### DATA SUPPLIED ###
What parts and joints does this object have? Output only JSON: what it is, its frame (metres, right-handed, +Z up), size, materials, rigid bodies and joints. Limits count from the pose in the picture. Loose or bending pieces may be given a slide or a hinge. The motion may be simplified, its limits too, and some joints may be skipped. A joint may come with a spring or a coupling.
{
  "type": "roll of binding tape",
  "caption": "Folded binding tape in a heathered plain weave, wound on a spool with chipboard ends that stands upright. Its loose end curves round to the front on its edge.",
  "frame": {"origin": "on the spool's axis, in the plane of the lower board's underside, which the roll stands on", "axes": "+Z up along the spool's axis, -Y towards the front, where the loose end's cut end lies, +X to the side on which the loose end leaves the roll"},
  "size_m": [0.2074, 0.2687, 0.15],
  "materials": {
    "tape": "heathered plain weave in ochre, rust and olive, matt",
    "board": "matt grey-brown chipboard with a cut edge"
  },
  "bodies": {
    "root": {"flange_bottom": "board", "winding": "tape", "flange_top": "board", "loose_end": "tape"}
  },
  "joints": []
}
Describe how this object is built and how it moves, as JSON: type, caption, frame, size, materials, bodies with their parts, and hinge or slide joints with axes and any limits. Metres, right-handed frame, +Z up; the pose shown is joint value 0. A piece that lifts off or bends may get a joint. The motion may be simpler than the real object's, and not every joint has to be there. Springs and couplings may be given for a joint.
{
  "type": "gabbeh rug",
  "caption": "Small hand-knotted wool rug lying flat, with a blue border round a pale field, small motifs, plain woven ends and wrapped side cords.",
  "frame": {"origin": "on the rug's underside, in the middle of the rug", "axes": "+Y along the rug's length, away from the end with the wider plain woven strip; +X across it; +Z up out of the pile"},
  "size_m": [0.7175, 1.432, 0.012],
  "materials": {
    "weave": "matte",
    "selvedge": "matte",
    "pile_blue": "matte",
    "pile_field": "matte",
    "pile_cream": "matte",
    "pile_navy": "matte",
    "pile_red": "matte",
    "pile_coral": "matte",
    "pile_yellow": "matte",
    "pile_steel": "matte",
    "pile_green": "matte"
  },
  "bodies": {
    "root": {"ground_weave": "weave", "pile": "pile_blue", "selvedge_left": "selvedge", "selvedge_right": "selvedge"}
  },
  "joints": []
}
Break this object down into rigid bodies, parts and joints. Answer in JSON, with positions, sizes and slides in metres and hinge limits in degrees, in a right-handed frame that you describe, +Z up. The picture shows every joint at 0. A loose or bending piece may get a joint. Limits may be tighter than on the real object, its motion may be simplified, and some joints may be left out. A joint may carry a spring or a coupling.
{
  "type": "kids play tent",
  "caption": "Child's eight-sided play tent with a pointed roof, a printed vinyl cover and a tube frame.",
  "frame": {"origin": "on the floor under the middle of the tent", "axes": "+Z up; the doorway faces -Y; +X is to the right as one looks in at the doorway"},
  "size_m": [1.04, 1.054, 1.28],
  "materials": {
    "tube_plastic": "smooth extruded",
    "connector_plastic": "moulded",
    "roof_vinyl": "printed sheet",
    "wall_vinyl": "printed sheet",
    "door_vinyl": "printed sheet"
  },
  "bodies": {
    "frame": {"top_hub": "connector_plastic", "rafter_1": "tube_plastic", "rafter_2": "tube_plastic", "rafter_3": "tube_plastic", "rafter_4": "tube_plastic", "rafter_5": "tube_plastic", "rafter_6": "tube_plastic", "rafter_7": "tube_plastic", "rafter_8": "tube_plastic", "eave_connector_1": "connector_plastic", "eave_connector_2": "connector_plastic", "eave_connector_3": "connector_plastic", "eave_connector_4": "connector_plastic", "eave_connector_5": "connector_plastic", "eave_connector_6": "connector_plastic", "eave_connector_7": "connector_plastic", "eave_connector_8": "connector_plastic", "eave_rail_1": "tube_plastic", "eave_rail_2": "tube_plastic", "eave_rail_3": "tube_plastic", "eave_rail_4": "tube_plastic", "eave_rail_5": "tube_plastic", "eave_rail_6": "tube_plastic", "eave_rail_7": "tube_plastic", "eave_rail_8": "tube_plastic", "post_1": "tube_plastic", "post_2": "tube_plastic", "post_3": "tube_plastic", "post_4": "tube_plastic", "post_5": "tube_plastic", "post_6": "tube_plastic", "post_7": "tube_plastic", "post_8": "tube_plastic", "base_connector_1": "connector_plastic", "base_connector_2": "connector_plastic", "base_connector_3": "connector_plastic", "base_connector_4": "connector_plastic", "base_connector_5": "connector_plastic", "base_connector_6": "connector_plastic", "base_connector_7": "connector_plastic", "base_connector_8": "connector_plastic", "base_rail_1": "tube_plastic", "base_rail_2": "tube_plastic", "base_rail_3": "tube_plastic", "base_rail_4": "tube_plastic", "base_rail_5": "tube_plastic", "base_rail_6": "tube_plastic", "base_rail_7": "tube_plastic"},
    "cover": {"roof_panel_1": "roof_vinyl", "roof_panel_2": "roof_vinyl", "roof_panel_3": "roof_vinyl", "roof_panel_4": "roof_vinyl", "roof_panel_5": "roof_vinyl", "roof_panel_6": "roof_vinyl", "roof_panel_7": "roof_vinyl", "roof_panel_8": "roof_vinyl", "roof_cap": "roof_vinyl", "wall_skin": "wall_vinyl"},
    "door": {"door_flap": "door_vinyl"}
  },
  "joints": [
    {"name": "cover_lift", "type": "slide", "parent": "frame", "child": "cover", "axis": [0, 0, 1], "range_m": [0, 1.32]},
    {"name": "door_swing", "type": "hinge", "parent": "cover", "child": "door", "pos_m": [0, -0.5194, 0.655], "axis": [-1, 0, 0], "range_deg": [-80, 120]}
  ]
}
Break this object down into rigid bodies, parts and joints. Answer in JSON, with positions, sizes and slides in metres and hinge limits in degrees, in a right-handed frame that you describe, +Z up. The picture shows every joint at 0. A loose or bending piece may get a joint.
###
Print the listing above in full, exactly as it is.

TASK SOLUTION:
What parts and joints does this object have? Output only JSON: what it is, its frame (metres, right-handed, +Z up), size, materials, rigid bodies and joints. Limits count from the pose in the picture. Loose or bending pieces may be given a slide or a hinge. The motion may be simplified, its limits too, and some joints may be skipped. A joint may come with a spring or a coupling.
{
  "type": "roll of binding tape",
  "caption": "Folded binding tape in a heathered plain weave, wound on a spool with chipboard ends that stands upright. Its loose end curves round to the front on its edge.",
  "frame": {"origin": "on the spool's axis, in the plane of the lower board's underside, which the roll stands on", "axes": "+Z up along the spool's axis, -Y towards the front, where the loose end's cut end lies, +X to the side on which the loose end leaves the roll"},
  "size_m": [0.2074, 0.2687, 0.15],
  "materials": {
    "tape": "heathered plain weave in ochre, rust and olive, matt",
    "board": "matt grey-brown chipboard with a cut edge"
  },
  "bodies": {
    "root": {"flange_bottom": "board", "winding": "tape", "flange_top": "board", "loose_end": "tape"}
  },
  "joints": []
}
Describe how this object is built and how it moves, as JSON: type, caption, frame, size, materials, bodies with their parts, and hinge or slide joints with axes and any limits. Metres, right-handed frame, +Z up; the pose shown is joint value 0. A piece that lifts off or bends may get a joint. The motion may be simpler than the real object's, and not every joint has to be there. Springs and couplings may be given for a joint.
{
  "type": "gabbeh rug",
  "caption": "Small hand-knotted wool rug lying flat, with a blue border round a pale field, small motifs, plain woven ends and wrapped side cords.",
  "frame": {"origin": "on the rug's underside, in the middle of the rug", "axes": "+Y along the rug's length, away from the end with the wider plain woven strip; +X across it; +Z up out of the pile"},
  "size_m": [0.7175, 1.432, 0.012],
  "materials": {
    "weave": "matte",
    "selvedge": "matte",
    "pile_blue": "matte",
    "pile_field": "matte",
    "pile_cream": "matte",
    "pile_navy": "matte",
    "pile_red": "matte",
    "pile_coral": "matte",
    "pile_yellow": "matte",
    "pile_steel": "matte",
    "pile_green": "matte"
  },
  "bodies": {
    "root": {"ground_weave": "weave", "pile": "pile_blue", "selvedge_left": "selvedge", "selvedge_right": "selvedge"}
  },
  "joints": []
}
Break this object down into rigid bodies, parts and joints. Answer in JSON, with positions, sizes and slides in metres and hinge limits in degrees, in a right-handed frame that you describe, +Z up. The picture shows every joint at 0. A loose or bending piece may get a joint. Limits may be tighter than on the real object, its motion may be simplified, and some joints may be left out. A joint may carry a spring or a coupling.
{
  "type": "kids play tent",
  "caption": "Child's eight-sided play tent with a pointed roof, a printed vinyl cover and a tube frame.",
  "frame": {"origin": "on the floor under the middle of the tent", "axes": "+Z up; the doorway faces -Y; +X is to the right as one looks in at the doorway"},
  "size_m": [1.04, 1.054, 1.28],
  "materials": {
    "tube_plastic": "smooth extruded",
    "connector_plastic": "moulded",
    "roof_vinyl": "printed sheet",
    "wall_vinyl": "printed sheet",
    "door_vinyl": "printed sheet"
  },
  "bodies": {
    "frame": {"top_hub": "connector_plastic", "rafter_1": "tube_plastic", "rafter_2": "tube_plastic", "rafter_3": "tube_plastic", "rafter_4": "tube_plastic", "rafter_5": "tube_plastic", "rafter_6": "tube_plastic", "rafter_7": "tube_plastic", "rafter_8": "tube_plastic", "eave_connector_1": "connector_plastic", "eave_connector_2": "connector_plastic", "eave_connector_3": "connector_plastic", "eave_connector_4": "connector_plastic", "eave_connector_5": "connector_plastic", "eave_connector_6": "connector_plastic", "eave_connector_7": "connector_plastic", "eave_connector_8": "connector_plastic", "eave_rail_1": "tube_plastic", "eave_rail_2": "tube_plastic", "eave_rail_3": "tube_plastic", "eave_rail_4": "tube_plastic", "eave_rail_5": "tube_plastic", "eave_rail_6": "tube_plastic", "eave_rail_7": "tube_plastic", "eave_rail_8": "tube_plastic", "post_1": "tube_plastic", "post_2": "tube_plastic", "post_3": "tube_plastic", "post_4": "tube_plastic", "post_5": "tube_plastic", "post_6": "tube_plastic", "post_7": "tube_plastic", "post_8": "tube_plastic", "base_connector_1": "connector_plastic", "base_connector_2": "connector_plastic", "base_connector_3": "connector_plastic", "base_connector_4": "connector_plastic", "base_connector_5": "connector_plastic", "base_connector_6": "connector_plastic", "base_connector_7": "connector_plastic", "base_connector_8": "connector_plastic", "base_rail_1": "tube_plastic", "base_rail_2": "tube_plastic", "base_rail_3": "tube_plastic", "base_rail_4": "tube_plastic", "base_rail_5": "tube_plastic", "base_rail_6": "tube_plastic", "base_rail_7": "tube_plastic"},
    "cover": {"roof_panel_1": "roof_vinyl", "roof_panel_2": "roof_vinyl", "roof_panel_3": "roof_vinyl", "roof_panel_4": "roof_vinyl", "roof_panel_5": "roof_vinyl", "roof_panel_6": "roof_vinyl", "roof_panel_7": "roof_vinyl", "roof_panel_8": "roof_vinyl", "roof_cap": "roof_vinyl", "wall_skin": "wall_vinyl"},
    "door": {"door_flap": "door_vinyl"}
  },
  "joints": [
    {"name": "cover_lift", "type": "slide", "parent": "frame", "child": "cover", "axis": [0, 0, 1], "range_m": [0, 1.32]},
    {"name": "door_swing", "type": "hinge", "parent": "cover", "child": "door", "pos_m": [0, -0.5194, 0.655], "axis": [-1, 0, 0], "range_deg": [-80, 120]}
  ]
}
Break this object down into rigid bodies, parts and joints. Answer in JSON, with positions, sizes and slides in metres and hinge limits in degrees, in a right-handed frame that you describe, +Z up. The picture shows every joint at 0. A loose or bending piece may get a joint.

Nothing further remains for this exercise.